After the race I ate another 6 bananas and a couple of whole watermelons. I wasn’t dead so it was time to celebrate. I returned the loaner bike seat back to the hotel registration area. And then I saw it. The sign with that magical little word that can change your whole day. ‘Massage.’ There was a little Chinese man standing next to the sign with a white lab coat looking very professorial. I asked him if he was the massage guy. He said ‘yes’. I said ‘how much?’ He said ‘$15’. I didn’t say anything, I just handed him the money.
Turns out when you offer massage services in the lobby of a hotel, you get the massage in your room. It took a few minutes and several trips around the hotel for me to realize he was waiting for me to take him to my room and I was waiting for him to take me to his massage room. Finally we went back to the lobby and he told me he would do the massage on the couch in the lobby.
Now I’m a pretty sweaty, muddy, stinky mess at this point, but if he wants me to sprawl out on leather couch so he can rub me down, I was OK with that.
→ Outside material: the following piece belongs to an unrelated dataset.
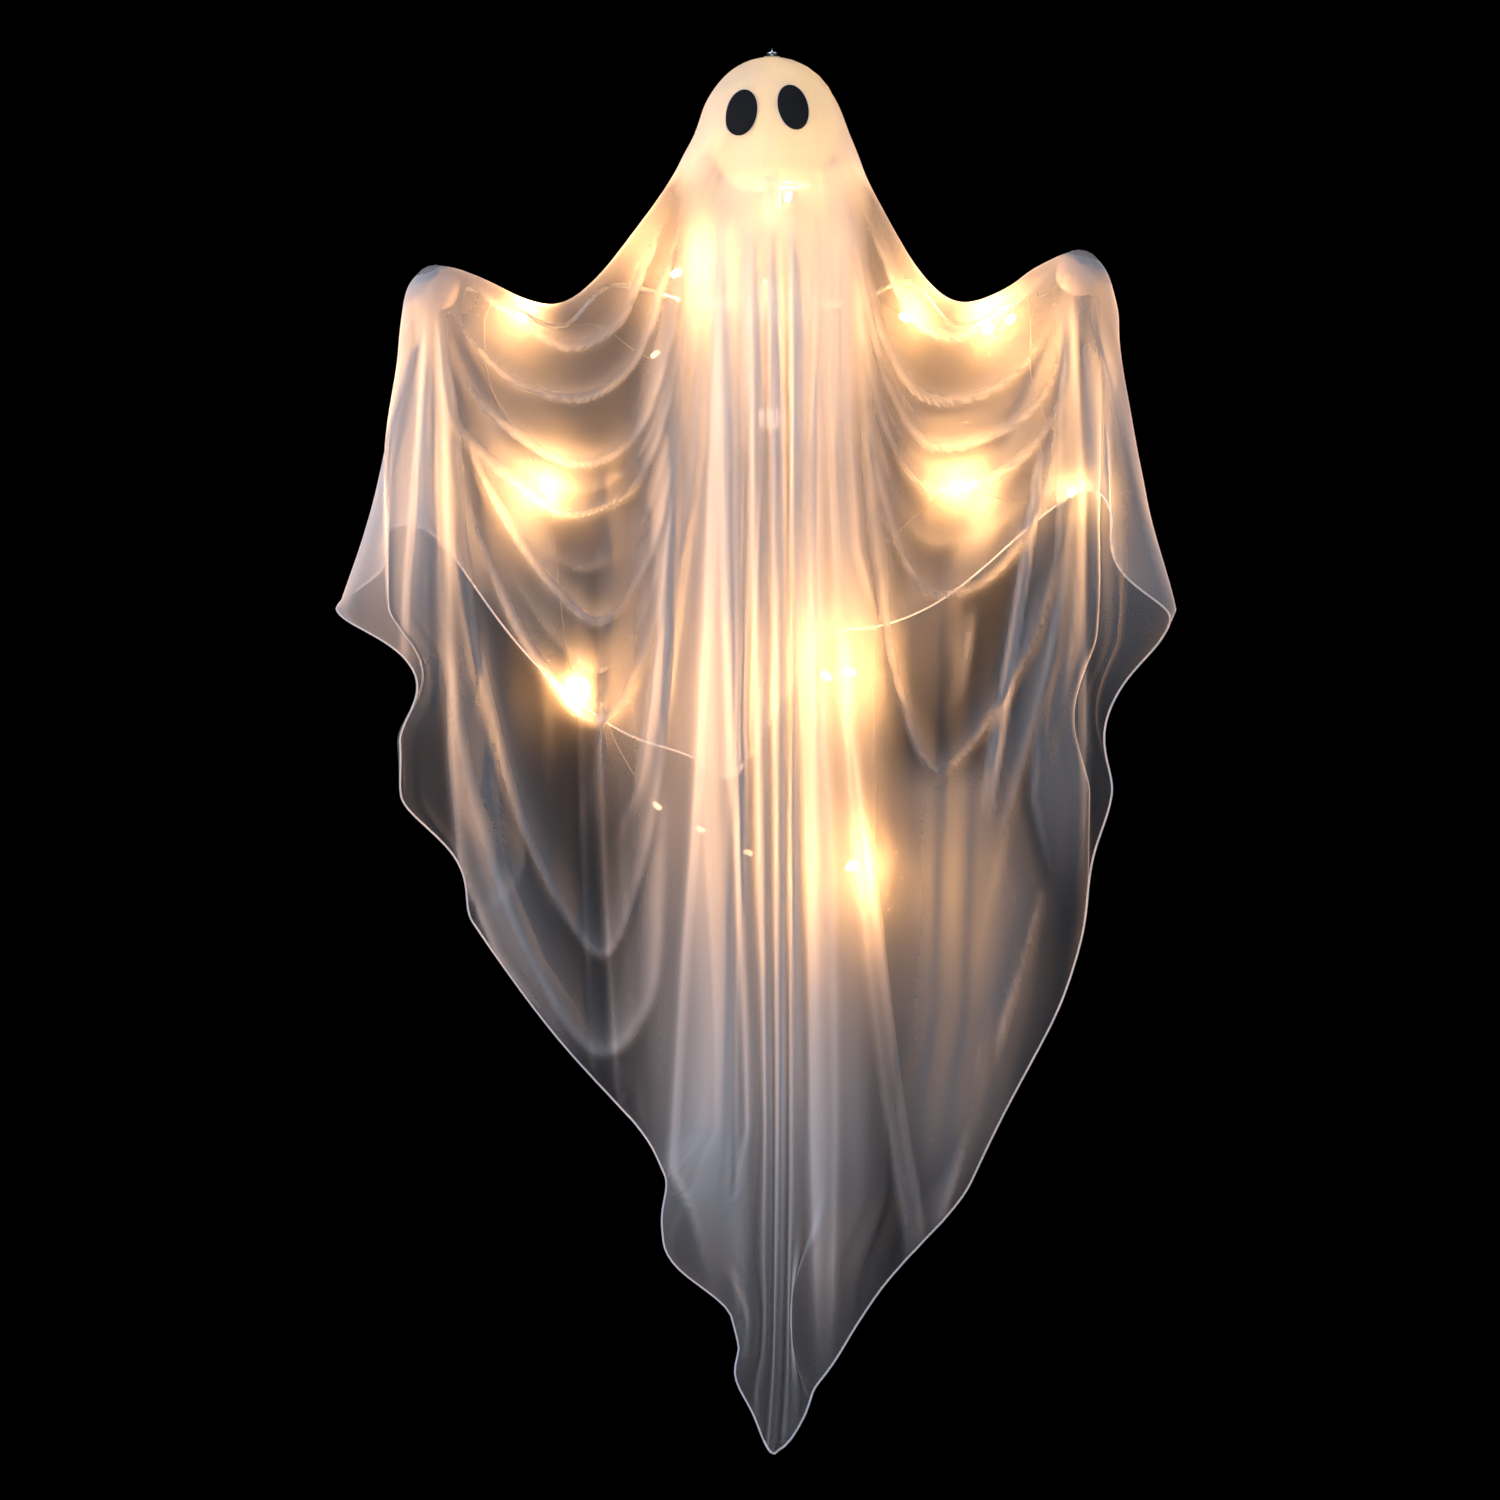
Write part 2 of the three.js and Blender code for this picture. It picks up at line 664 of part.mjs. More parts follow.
// Depth of the column: round on the ball, a tent down to the shoulders and a squarer band below them.
function columnShare(side, out, z) {
  const { shoulder } = side;
  const { lerp, smoothstep } = THREE.MathUtils;
  const rise = z - headZ;
  const round = rise > 0 ? Math.sqrt(Math.max(0, clothRadius ** 2 - rise ** 2)) : clothRadius;
  const [tangentX, tangentZ] = domePoint(domeEdge);
  const slope = (shoulder[0] - tangentX) / (tangentZ - shoulder[1]);
  const tent = z < tangentZ ? tangentX + (tangentZ - Math.max(z, shoulder[1])) * slope : 0;
  const spread = smoothstep(-rise, 8, 70);
  const below = smoothstep(shoulder[1] - z, -60, 60);
  const width = lerp(lerp(round, Math.max(round, tent), spread), columnHalf, below);
  const share = out < width ? Math.sqrt(1 - (out / width) ** lerp(2, columnSquare, below)) : 0;
  return { share, round };
}

// How far the cloth stands off the middle plane over the head, the spine and the arms.
function standOff(side, front, point, drop) {
  const { lerp, smoothstep } = THREE.MathUtils;
  const { x, z } = point;
  const out = Math.abs(x);
  const offBall = Math.max(
    smoothstep(headZ - z, 12, 90),
    smoothstep(out, 0.85 * clothRadius, 1.15 * clothRadius),
  );
  const { share, round } = columnShare(side, out, z);
  return lerp(offBall * swagOff(front, out, z, drop), round, share);
}

// The least that it stands off where it lies over a hand.
function handOff(side, point) {
  const { sign, hand } = side;
  const handOut = sign * point.x - hand[0];
  const handRise = point.z - hand[1];
  if (handRise < -handRadius) return -Infinity;
  const reach = handRadius + ridgeOverHand;
  return Math.sqrt(Math.max(0, reach ** 2 - Math.max(0, handRise) ** 2 - handOut ** 2));
}

// Rows down the cloth as shares of its drop: steps of angle over the ball, then wider ones.
function dropShares(front) {
  const drop = front ? -frontTip[1] : -backTip[1];
  const shares = [];
  for (let angle = 0; angle <= 90; angle += 18) {
    shares.push((clothRadius * (1 - Math.cos(THREE.MathUtils.degToRad(angle)))) / drop);
  }
  shares.push((1.35 * clothRadius) / drop);
  const start = shares[shares.length - 1];
  const wide = front ? 6 : 4;
  for (let i = 1; i <= wide; i += 1) {
    shares.push(start + (1 - start) * (i / wide) ** 1.5);
  }
  return shares;
}

// One point of a panel: u from -1 at the left edge to 1 at the right, share from the ridge to the hem.
function panelPoint(front, u, share) {
  const side = u < 0 ? sides.left : sides.right;
  const across = Math.abs(u);
  const top = ridgePoint(side, across);
  const hem = hemCurve(side, front).getPoint(across);
  const point = top.clone().lerp(hem, share);
  const drop = top.distanceTo(point);
  const edge = Math.min(1, (1 - across) / seamShare);
  const pleat = 0.5 - 0.5 * Math.cos(2 * Math.PI * pleatsPerSide * across);
  const grow = THREE.MathUtils.smoothstep(share, 0.04, 0.5);
  const free = standOff(side, front, point, drop) + pleatDepth * (pleat - 0.5) * grow;
  let depth = seamHalf + Math.max(edge * free, handOff(side, point));
  if (across < 0.02 && share === 0) depth = eyeShankRadius + 3 * seatGap + clothThick / 2;
  const onBall = share > 0 && share < dropShares(front)[5] && across < domeShare;
  if (onBall) {
    const rise = point.z - headZ;
    const ball = Math.sqrt(Math.max(0, clothRadius ** 2 - rise ** 2 - point.x ** 2));
    depth = Math.max(ball, seamHalf);
  }
  return new THREE.Vector3(point.x, front ? -depth : depth, point.z);
}

// A closed panel of even thickness on a grid of points.
function clothPanel(front) {
  const shares = dropShares(front);
  const columns = 2 * columnsPerSide;
  const rows = shares.length - 1;
  const grid = [];
  for (let i = 0; i <= columns; i += 1) {
    grid.push(shares.map((share) => panelPoint(front, i / columnsPerSide - 1, share)));
  }
  const positions = [];
  const half = clothThick / 2;
  for (const layer of [half, -half]) {
    for (let i = 0; i <= columns; i += 1) {
      for (let j = 0; j <= rows; j += 1) {
        const across = grid[Math.min(i + 1, columns)][j].clone().sub(grid[Math.max(i - 1, 0)][j]);
        const down = grid[i][Math.min(j + 1, rows)].clone().sub(grid[i][Math.max(j - 1, 0)]);
        const normal = across.cross(down).normalize();
        const point = grid[i][j].clone().addScaledVector(normal, layer);
        positions.push(point.x, point.y, point.z);
      }
    }
  }
  const count = (columns + 1) * (rows + 1);
  const at = (i, j, layer) => layer * count + i * (rows + 1) + j;
  const index = [];
  const quad = (a, b, c, d) => index.push(a, b, c, a, c, d);
  for (let i = 0; i < columns; i += 1) {
    for (let j = 0; j < rows; j += 1) {
      quad(at(i, j, 0), at(i + 1, j, 0), at(i + 1, j + 1, 0), at(i, j + 1, 0));
      quad(at(i, j, 1), at(i, j + 1, 1), at(i + 1, j + 1, 1), at(i + 1, j, 1));
    }
    quad(at(i, 0, 1), at(i + 1, 0, 1), at(i + 1, 0, 0), at(i, 0, 0));
    quad(at(i, rows, 0), at(i + 1, rows, 0), at(i + 1, rows, 1), at(i, rows, 1));
  }
  for (let j = 0; j < rows; j += 1) {
    quad(at(0, j, 0), at(0, j + 1, 0), at(0, j + 1, 1), at(0, j, 1));
    quad(at(columns, j, 1), at(columns, j + 1, 1), at(columns, j + 1, 0), at(columns, j, 0));
  }
  const geometry = new THREE.BufferGeometry();
  geometry.setAttribute('position', new THREE.Float32BufferAttribute(positions, 3));
  geometry.setIndex(index);
  return outward(geometry);
}

// Turns a closed mesh's faces outward if its volume comes out negative.
function outward(geometry) {
  const { position } = geometry.attributes;
  const index = geometry.index.array;
  const [a, b, c] = [new THREE.Vector3(), new THREE.Vector3(), new THREE.Vector3()];
  let volume = 0;
  for (let i = 0; i < index.length; i += 3) {
    a.fromBufferAttribute(position, index[i]);
    b.fromBufferAttribute(position, index[i + 1]);
    c.fromBufferAttribute(position, index[i + 2]);
    volume += a.dot(b.clone().cross(c));
  }
  if (volume < 0) {
    for (let i = 0; i < index.length; i += 3) {
      [index[i + 1], index[i + 2]] = [index[i + 2], index[i + 1]];
    }
  }
  geometry.computeVertexNormals();
  return geometry;
}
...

I’m guessing he was not the best masseuse ever, but I could not have been happier at that moment. Although it was another odd moment of self realization. Half way through the message I started thinking ‘I wonder if this guy is going to rub my butt in the middle of this lobby as part of this massage.’ And I have to say for the first time in my life I really was hoping this guy would give my butt a good rub down. I don’t know if it was lucky or not, but he had no issues with digging in and working the kinks out of whatever muscles I had left back there. After he was done, I was a new man. (Although the desire to have a little Chinese man in a white lab coat touch my bum has gratefully passed)
We ended the day by heading back to the Yurts to take a shower, pack up, and have a beer before hitting the road at 5:00. We got back to Changchun at 5:00 am and I headed home to take another shower before heading to work for the week.